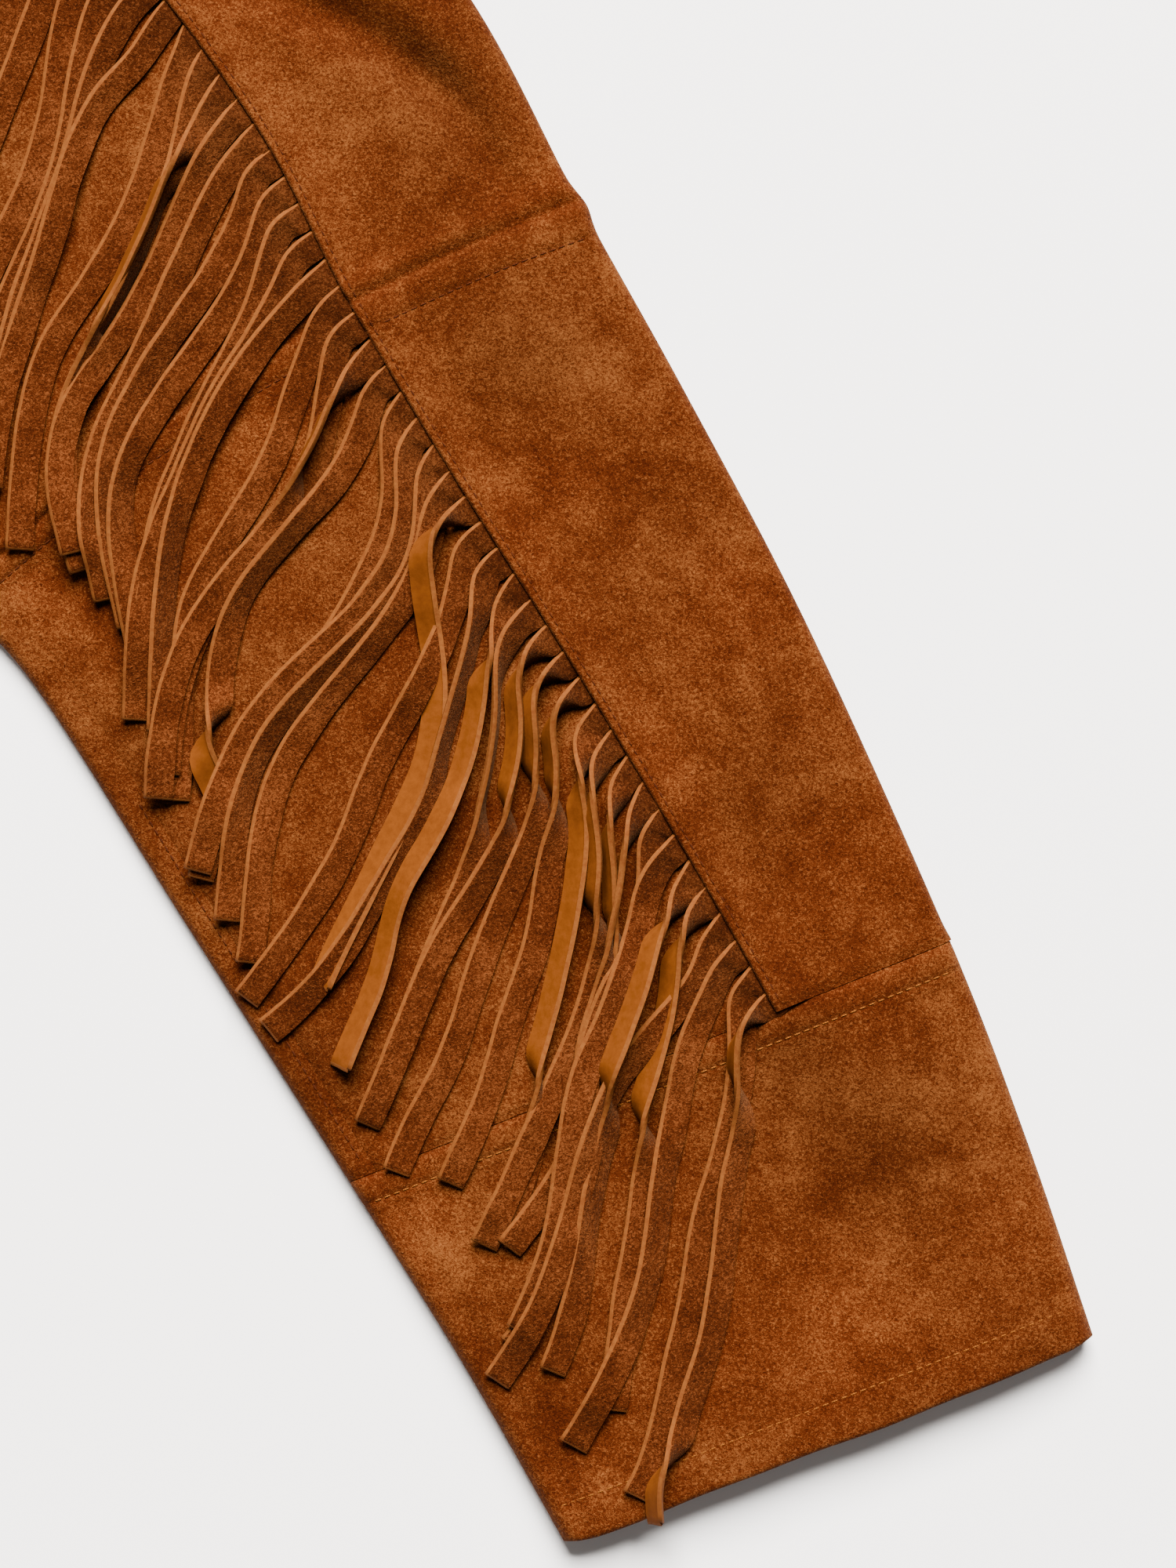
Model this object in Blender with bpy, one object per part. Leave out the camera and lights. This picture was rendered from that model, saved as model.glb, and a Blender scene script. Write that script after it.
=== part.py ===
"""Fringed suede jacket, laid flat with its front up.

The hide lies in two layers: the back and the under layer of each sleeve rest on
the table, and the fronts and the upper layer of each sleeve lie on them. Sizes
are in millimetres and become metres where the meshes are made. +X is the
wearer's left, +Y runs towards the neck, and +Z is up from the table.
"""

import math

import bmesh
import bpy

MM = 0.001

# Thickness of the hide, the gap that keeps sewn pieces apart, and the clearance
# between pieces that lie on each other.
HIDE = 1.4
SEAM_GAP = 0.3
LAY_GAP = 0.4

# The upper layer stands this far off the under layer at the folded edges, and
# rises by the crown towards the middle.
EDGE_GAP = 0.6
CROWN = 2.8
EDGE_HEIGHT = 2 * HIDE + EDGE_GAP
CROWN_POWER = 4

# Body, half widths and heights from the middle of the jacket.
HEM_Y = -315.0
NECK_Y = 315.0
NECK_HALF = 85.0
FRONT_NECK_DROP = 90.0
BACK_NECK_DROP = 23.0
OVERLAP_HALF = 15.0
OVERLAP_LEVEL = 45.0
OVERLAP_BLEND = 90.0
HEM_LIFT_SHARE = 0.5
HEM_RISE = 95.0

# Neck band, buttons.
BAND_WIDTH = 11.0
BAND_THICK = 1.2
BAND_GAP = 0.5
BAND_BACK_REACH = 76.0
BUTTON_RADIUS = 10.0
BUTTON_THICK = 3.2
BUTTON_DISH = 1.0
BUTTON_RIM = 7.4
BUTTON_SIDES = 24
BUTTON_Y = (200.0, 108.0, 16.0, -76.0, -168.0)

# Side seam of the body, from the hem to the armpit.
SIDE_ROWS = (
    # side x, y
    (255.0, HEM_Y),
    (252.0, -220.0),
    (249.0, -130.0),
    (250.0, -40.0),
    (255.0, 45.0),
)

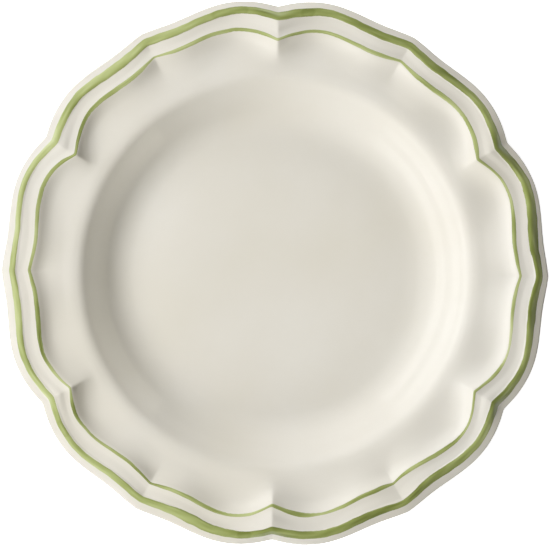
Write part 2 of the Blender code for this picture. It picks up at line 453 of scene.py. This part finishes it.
◆ ◆ ◆
# What you are asked to do:
Quote only the stretch of lines that starts the data above and ends with the line containing "its front up.", both included.

# The output:
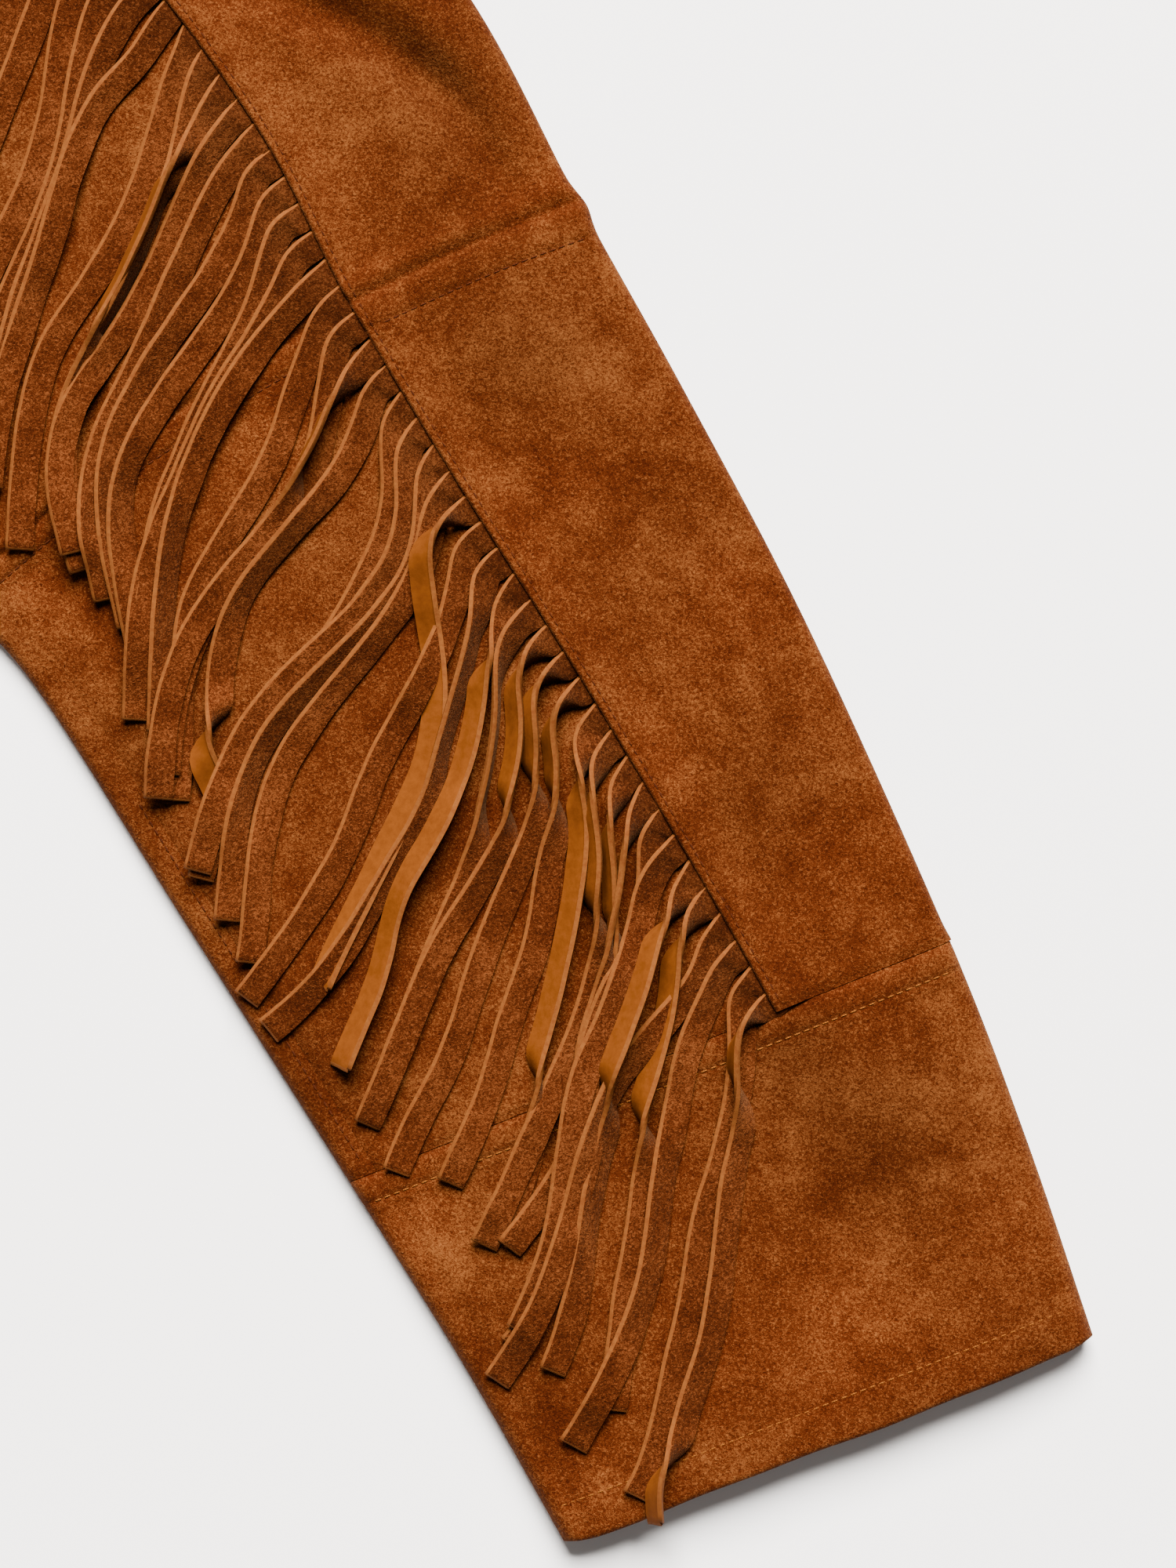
Model this object in Blender with bpy, one object per part. Leave out the camera and lights. This picture was rendered from that model, saved as model.glb, and a Blender scene script. Write that script after it.
=== part.py ===
"""Fringed suede jacket, laid flat with its front up.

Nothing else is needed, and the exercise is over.